不只是调涨油价,马克龙上任后大刀阔斧推动改革:无论是为加强经济竞争力,修改劳工例,削减工人阶级福利;或是进行国家铁路改革,为法铁引入更多市场元素,都引发基层不满。而每次改革,马克龙都借由其所在共和前进党(LaREM)在国会中绝对优势,快刀斩乱麻通过法例。

尽管如今马克龙支持率已跌至25%,更有高达73%的民众不满意马克龙施政。但在法国政治体制下,当总统同总理来自同一政党,总统权力几乎不受制衡。
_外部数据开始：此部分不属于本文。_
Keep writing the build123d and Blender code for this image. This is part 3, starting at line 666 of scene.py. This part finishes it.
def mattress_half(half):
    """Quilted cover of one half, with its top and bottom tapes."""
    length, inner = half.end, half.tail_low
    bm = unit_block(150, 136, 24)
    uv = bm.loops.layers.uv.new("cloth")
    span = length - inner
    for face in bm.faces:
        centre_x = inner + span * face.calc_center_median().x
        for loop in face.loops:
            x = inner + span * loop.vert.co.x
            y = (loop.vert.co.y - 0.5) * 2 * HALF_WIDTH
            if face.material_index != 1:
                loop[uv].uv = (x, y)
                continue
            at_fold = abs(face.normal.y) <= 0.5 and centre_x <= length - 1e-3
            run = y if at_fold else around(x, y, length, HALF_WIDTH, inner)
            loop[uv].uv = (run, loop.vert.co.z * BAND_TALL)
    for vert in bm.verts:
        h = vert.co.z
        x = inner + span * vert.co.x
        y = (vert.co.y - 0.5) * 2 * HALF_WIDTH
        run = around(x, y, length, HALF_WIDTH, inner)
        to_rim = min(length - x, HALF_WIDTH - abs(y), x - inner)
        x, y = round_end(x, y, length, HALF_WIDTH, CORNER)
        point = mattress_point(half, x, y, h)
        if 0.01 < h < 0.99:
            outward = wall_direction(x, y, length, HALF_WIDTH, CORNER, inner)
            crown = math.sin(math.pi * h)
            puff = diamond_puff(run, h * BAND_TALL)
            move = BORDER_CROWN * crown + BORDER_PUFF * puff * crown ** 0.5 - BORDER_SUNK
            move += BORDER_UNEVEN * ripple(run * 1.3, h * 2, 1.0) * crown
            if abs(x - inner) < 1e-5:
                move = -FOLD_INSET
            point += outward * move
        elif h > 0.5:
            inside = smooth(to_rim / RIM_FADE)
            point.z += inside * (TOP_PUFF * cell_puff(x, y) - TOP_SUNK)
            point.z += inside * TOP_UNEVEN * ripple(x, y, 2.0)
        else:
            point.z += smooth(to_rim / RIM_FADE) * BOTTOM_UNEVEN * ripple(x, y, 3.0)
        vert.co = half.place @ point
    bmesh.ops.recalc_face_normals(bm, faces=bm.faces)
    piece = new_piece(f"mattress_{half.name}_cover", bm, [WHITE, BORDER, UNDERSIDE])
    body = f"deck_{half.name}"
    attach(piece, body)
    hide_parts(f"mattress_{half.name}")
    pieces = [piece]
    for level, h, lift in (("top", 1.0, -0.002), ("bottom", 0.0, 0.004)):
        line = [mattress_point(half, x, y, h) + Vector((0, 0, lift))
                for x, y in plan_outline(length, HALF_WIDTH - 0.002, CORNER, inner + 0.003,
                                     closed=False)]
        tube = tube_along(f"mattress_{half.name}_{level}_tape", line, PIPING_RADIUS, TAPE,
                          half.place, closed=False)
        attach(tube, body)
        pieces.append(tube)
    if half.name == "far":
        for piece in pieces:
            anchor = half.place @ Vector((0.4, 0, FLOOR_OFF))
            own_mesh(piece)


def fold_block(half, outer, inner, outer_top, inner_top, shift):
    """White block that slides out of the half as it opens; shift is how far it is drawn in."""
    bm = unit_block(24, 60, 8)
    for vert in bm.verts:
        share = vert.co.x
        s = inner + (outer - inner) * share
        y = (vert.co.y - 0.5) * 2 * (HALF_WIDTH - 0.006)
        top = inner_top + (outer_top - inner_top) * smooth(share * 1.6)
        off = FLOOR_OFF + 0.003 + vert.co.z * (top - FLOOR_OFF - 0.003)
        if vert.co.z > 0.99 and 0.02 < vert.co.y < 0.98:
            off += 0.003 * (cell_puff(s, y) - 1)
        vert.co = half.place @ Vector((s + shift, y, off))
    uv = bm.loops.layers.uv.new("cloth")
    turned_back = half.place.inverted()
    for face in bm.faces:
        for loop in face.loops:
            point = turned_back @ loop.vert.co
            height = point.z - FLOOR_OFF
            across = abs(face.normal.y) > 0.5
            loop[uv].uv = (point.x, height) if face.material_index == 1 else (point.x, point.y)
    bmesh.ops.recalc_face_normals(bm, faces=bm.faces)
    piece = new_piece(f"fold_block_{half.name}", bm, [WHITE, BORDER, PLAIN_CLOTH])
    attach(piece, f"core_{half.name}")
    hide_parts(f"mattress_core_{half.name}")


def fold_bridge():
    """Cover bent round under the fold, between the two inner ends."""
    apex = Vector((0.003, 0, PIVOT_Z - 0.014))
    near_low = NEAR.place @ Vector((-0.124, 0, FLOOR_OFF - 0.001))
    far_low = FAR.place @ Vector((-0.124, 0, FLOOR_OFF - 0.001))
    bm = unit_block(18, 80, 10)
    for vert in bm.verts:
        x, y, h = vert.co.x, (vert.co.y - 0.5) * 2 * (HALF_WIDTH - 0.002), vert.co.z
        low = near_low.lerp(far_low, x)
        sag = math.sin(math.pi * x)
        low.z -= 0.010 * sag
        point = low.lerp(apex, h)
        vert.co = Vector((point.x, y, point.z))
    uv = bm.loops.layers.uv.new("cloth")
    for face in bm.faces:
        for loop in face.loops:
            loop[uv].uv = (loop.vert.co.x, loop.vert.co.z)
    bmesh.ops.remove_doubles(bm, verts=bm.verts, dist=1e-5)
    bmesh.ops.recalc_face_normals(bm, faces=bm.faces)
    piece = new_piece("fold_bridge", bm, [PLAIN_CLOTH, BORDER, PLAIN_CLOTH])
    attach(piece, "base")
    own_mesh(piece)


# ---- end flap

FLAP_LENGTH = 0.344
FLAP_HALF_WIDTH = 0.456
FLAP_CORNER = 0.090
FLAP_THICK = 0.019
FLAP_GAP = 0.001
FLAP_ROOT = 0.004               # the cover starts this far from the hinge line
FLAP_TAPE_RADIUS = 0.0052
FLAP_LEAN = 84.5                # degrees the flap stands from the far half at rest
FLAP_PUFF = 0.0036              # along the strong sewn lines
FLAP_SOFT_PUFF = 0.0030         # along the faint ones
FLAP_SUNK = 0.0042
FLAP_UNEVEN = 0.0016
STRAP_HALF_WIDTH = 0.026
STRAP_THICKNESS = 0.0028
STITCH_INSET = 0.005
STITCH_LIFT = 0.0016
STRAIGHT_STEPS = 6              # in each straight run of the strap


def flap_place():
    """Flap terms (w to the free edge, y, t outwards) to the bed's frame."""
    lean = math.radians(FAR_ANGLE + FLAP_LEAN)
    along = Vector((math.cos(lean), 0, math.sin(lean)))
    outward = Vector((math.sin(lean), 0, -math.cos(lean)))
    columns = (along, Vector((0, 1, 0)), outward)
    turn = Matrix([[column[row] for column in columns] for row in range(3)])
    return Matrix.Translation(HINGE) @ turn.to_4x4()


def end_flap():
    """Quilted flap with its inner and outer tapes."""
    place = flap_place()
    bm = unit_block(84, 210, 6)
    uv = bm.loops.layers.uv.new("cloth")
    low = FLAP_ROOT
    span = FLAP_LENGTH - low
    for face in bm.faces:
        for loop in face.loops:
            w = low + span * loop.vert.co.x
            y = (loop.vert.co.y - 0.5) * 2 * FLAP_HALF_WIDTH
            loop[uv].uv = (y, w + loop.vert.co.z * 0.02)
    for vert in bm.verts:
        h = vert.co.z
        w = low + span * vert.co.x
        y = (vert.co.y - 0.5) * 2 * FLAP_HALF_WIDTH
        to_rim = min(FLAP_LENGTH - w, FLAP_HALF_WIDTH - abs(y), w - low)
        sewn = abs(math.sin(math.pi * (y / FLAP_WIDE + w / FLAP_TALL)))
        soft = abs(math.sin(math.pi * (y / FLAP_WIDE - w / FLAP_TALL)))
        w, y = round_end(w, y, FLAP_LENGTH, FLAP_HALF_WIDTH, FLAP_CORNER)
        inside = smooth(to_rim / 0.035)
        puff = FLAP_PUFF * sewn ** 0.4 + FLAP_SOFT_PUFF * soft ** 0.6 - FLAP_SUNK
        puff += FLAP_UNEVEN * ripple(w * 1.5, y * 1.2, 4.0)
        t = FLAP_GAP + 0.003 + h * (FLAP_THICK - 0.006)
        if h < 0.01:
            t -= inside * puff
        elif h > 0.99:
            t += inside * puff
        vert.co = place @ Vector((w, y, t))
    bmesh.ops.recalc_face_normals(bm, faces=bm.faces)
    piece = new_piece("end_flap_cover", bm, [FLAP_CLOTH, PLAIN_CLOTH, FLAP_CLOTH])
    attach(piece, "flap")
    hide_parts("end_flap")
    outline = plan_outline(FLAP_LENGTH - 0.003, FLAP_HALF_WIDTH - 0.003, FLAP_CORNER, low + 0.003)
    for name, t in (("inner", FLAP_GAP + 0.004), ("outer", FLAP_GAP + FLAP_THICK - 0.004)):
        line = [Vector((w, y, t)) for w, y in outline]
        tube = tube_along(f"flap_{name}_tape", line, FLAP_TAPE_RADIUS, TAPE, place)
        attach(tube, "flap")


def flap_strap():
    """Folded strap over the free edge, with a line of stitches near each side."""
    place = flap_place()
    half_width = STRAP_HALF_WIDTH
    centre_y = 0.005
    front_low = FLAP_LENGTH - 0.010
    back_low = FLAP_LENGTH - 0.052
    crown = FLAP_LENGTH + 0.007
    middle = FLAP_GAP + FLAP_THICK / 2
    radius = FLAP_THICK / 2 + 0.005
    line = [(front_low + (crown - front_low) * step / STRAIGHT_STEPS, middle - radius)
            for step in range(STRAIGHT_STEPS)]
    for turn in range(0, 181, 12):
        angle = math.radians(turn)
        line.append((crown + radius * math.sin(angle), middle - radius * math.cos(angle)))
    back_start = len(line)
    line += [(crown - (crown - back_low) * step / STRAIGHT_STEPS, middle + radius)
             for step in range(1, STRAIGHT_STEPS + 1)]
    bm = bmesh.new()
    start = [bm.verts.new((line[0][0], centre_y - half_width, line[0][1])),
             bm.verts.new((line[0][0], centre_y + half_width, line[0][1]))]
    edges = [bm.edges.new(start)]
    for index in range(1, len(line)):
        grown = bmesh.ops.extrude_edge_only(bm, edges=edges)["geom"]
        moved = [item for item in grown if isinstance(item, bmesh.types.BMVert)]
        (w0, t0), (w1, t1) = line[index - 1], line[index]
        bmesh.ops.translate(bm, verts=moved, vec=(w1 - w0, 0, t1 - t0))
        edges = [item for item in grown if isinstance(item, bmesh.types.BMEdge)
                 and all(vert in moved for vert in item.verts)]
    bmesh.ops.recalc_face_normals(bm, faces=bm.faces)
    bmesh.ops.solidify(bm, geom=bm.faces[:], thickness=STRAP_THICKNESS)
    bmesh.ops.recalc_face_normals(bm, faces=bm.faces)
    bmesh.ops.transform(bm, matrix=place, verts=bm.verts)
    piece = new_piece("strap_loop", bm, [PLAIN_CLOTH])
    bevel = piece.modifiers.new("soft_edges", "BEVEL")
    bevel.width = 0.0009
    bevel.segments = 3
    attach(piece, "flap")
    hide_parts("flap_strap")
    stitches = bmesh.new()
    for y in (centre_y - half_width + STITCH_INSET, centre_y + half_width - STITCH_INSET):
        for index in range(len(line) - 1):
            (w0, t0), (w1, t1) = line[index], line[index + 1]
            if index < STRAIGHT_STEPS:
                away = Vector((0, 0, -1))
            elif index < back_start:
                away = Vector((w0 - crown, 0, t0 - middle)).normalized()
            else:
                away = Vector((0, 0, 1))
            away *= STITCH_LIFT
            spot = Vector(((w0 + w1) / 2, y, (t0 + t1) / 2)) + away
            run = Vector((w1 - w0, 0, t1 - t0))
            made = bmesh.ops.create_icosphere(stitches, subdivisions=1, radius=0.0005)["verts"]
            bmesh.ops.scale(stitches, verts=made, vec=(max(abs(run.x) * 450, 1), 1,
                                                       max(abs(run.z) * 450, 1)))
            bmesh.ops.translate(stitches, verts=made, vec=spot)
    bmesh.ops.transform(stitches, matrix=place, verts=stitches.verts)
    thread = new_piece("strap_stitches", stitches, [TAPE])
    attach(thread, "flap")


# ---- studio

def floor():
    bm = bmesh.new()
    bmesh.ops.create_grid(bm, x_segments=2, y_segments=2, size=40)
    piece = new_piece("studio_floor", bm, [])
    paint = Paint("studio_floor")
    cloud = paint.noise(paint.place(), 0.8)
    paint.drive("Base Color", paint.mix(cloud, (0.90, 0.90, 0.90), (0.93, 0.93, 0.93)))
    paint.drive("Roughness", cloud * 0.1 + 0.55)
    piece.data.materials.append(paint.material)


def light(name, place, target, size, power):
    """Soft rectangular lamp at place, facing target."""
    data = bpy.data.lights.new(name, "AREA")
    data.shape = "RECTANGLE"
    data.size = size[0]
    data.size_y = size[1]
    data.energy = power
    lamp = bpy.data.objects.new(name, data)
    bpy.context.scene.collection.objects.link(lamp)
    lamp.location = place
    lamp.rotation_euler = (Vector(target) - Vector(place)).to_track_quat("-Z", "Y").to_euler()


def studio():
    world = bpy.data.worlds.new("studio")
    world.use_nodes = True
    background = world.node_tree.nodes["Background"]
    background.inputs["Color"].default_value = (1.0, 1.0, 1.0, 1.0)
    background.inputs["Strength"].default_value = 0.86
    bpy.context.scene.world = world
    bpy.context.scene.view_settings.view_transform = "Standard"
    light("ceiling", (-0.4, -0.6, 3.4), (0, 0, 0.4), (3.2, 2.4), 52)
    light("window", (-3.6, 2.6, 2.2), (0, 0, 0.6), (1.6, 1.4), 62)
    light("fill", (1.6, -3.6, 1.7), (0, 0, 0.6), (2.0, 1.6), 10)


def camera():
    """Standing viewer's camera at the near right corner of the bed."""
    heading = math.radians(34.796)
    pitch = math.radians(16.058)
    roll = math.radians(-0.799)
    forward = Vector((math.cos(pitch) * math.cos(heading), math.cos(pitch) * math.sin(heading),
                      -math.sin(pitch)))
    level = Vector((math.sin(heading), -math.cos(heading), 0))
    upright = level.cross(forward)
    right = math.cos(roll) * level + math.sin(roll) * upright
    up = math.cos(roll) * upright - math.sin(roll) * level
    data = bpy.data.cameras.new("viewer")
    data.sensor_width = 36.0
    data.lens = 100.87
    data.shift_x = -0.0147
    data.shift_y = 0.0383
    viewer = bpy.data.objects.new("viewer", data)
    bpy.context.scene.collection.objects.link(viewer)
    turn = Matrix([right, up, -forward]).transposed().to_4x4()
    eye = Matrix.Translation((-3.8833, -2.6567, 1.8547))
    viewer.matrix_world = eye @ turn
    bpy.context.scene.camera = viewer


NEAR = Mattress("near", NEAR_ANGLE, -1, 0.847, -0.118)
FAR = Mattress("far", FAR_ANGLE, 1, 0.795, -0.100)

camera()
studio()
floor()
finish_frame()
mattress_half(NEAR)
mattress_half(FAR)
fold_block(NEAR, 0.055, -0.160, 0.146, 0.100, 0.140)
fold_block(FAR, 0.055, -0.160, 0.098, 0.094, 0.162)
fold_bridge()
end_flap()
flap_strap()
如今的马克龙正处于这样的状态,自然也有信心续推“改革大业”。

马克龙和夫人特罗尼厄一直被指生活挥霍,其中他们一年花费6.24万欧元(约57万港元)雇用理发兼化妆师。(视觉中国)

民粹热潮恐重临法国

另一方面,法国选举制度亦令马克龙政府难以意识到危机。在美国,总统大选结束后的两年便要举行中期选举,重新划分两党势力范围;在台湾,两届大选期间也需进行“九合一”地方选举,亦为执政党敲响警钟。但在法国,总统和国会选举几乎同时进行,任期又长达五年之久,民意反馈机会少之又少。而唯一的地方大区选举,也在大选后三年半,也就是2020年底才会举行。

或许马克龙如今的强势,旨在希望尽快落实改革,让成果在未来两年逐渐显现,令民众回心转意。然而,这样的战略也面临不小风险。毕竟,在身份政治和“凭印象投票”日益流行的今天,一旦政治人物被打上违背民意的标签,便难以翻身。即使产生改革成果,也未必被归功于马克龙,更可能“前人栽树,后人乘凉”,被继任者收割。

美国“前国师”班农2017年8月辞任白宫首席策略师之后,马不停蹄到欧洲见右翼政治领袖。图为他在3月出席法国极右政党国民阵线(National Front)党大会,与领袖马林勒庞(Marine Le Pen)同台。(视觉中国)

马克龙去年当选时,正值欧美民粹热潮最旺盛之时:美国总统特朗普刚刚上任,德国另类选择党(Afd)首次挤入议会。当时,马克龙与其领导的共和前进党挟巨大优势,夺下六成总统选票和国会议席,令自由派松一口气。

今次示威爆发时,原本是死对头的极右派国民阵线(National Front)和极左派"不屈法国"(la France insoumise)更难得站在同一阵线。当原本主流的社会、共和两党未见起色,中间派在短短两年便已陨落,又有谁能阻止极左和极右势力的崛起?